Thompson looked pretty dangerous tucking and running with the ball. If Josh Heupel is feeling frisky, Thompson could even get a few series each game as a change of pace.

Knight seemed to be pressing at times. He was a little on the frenetic side at the line of scrimmage when getting the offense set. I just can’t see the coaching staff feeling as comfortable with Knight behind the wheel as Thompson or Bell.

*The choppy broadcast made it difficult to get a great feel for the play of the offensive line. They generally protected well. The running game was going downhill and hitting some decent-sized holes.

Seeing the team in live action highlighted the lack of depth up front, though.

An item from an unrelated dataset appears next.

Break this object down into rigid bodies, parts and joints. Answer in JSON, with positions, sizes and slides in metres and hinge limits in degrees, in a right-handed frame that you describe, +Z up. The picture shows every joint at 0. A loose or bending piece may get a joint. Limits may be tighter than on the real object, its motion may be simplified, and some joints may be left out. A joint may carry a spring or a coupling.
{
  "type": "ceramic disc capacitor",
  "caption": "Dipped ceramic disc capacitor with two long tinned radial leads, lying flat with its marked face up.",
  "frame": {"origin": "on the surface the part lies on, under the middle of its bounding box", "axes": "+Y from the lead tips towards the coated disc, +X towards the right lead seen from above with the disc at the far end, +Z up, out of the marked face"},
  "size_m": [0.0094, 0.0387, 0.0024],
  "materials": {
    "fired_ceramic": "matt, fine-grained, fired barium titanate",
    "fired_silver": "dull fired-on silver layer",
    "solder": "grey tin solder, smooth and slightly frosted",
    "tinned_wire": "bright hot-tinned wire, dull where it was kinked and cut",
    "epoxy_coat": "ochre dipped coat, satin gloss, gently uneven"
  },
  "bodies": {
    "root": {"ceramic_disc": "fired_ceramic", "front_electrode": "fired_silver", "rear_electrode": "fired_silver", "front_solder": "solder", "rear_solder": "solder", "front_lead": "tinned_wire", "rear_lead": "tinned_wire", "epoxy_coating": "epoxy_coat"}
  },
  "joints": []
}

Three of the five second-team linemen were walk-ons. Bill Bedenbaugh could find himself looking for someone who can play as a utility man in the fall.

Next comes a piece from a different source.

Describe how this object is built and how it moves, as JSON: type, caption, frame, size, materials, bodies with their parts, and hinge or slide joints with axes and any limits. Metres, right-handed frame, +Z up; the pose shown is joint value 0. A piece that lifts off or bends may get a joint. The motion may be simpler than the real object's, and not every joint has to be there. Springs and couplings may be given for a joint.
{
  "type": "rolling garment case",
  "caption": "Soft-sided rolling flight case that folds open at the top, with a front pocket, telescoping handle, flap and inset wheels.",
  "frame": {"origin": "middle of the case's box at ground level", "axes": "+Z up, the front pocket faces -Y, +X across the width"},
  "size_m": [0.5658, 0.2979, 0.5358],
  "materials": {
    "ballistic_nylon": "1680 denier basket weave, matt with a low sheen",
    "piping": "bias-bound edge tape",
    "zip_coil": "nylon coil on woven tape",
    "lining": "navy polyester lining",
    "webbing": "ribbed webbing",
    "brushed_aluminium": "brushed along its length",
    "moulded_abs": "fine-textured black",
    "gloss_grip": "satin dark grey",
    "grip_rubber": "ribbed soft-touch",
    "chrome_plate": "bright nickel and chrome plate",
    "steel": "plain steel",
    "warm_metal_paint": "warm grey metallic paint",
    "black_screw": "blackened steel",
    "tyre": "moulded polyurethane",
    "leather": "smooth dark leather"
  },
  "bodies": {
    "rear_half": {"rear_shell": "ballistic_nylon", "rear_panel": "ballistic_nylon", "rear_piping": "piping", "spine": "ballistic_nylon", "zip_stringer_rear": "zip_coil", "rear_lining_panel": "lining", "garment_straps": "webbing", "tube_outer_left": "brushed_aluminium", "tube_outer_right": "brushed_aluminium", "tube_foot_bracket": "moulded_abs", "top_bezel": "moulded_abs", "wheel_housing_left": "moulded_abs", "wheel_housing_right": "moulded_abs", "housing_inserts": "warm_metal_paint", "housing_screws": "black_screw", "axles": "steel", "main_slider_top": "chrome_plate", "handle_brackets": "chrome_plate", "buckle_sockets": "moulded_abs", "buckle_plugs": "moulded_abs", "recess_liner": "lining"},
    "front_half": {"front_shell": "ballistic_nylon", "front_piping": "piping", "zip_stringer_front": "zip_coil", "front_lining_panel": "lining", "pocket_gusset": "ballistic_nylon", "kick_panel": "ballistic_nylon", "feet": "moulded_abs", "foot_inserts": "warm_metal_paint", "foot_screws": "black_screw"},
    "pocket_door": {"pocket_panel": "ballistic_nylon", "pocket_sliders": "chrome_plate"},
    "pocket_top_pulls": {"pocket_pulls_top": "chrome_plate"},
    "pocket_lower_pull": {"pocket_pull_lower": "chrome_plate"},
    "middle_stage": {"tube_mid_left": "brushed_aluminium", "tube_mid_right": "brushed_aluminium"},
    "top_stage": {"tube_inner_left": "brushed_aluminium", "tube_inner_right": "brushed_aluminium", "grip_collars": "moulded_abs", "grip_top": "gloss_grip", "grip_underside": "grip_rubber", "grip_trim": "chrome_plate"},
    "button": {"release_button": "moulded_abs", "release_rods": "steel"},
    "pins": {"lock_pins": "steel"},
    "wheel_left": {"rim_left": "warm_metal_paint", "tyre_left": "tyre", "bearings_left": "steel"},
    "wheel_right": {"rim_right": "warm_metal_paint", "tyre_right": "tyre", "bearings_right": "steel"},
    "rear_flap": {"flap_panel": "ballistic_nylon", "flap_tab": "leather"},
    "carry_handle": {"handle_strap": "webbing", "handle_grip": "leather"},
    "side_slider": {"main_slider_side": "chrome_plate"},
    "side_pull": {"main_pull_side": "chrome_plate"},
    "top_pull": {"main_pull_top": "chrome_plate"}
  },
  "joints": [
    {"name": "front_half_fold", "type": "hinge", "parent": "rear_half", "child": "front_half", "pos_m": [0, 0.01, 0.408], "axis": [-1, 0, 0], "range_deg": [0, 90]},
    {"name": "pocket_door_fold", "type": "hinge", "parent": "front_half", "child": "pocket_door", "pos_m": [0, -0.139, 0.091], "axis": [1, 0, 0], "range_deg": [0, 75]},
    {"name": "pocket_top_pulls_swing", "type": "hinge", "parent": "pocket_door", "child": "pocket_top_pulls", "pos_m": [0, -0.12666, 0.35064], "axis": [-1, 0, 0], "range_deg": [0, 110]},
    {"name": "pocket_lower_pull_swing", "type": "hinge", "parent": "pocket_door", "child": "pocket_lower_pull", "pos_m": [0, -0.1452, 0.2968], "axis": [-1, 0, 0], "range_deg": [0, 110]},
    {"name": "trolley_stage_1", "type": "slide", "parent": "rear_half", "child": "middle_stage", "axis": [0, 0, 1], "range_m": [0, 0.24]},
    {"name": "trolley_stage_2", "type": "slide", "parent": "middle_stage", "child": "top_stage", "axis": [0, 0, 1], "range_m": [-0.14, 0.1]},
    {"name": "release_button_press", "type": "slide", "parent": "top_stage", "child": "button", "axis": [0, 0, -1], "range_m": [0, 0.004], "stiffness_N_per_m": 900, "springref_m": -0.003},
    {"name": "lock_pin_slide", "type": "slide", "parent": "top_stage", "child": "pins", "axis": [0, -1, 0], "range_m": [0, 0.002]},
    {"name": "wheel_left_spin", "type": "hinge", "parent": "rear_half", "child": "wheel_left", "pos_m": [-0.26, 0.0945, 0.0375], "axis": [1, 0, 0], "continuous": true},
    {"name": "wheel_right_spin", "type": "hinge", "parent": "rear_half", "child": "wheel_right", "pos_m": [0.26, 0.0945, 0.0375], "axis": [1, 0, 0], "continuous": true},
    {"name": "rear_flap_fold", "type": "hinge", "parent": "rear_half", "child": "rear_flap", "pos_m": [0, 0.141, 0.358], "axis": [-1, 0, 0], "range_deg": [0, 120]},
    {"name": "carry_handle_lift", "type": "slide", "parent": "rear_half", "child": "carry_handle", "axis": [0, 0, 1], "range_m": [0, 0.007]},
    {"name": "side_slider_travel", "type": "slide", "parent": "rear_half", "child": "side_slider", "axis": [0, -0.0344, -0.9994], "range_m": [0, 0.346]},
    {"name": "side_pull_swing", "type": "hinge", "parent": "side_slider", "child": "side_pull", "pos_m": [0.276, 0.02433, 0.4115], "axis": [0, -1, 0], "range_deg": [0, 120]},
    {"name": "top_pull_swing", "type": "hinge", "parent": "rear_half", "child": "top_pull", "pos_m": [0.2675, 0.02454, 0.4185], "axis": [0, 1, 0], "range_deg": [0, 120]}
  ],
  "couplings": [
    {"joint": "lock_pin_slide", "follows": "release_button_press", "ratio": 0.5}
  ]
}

*Jay Norvell’s cup runneth over with talented receivers. Even with All-American candidate Jalen Saunders spending most of the afternoon on the sidelines, this unit played like the strongest individual position group on the team. That shouldn’t be a surprise, I guess.

Sophomore Durron Neal and redshirt freshman Derrick Woods are going to press for snaps.

*Just like last spring, Trey Metoyer’s stat line (6 receptions, 122 yards) is eye-catching. Keep in mind that he did most of his damage this time working against a walk-on cornerback. The former five-star recruit still has plenty to prove.

*As Jon Gruden will tell you, OU hasn’t gotten much out of the tight end as of late. Taylor McNamara sure as hell looks the part. Here’s hoping he settles down.

*Roy Finch had the highlight of the day on his 50-yard catch and run. Once again, OU’s jitterbug back is creating buzz in the spring. We’ll see.

Defense

Hard to get a read on the defense when the schemes are as vanilla as what OU ran today.

*I never thought I’d say this, but Trey Franks’ play at safety (7 tackles, 2 passes broken up) stood out more than any other performance on the defensive side of the ball. He closes on the ball so quickly.

He could end up playing a role in the secondary this season, especially given Gabe Lynn’s uneven history.

*The Sooners stayed almost exclusively in a 4-2-5, mixing in the occasional three-man front on third down. The change definitely had Corey Nelson more engaged in the action – less thinking, more reacting.

*Big defensive tackle Jordan Phillips remains a work in progress, but he had a solid day. I also think Charles Tapper will turn into a terror when all is said and done. On the whole, the front four managed to generate decent pressure on the passer without the ability to blitz.

*Mike Stoops’ postgame comments about competing in the Big 12 said it all about the kind of players OU is recruiting defensively. Even so, the lack of size across the board still gets me. Chuka Ndulue, for instance, needs to pack on some major pounds if he’s going to be a full-time defensive tackle.

*A quick special teams note: The punting game looks incredibly shaky.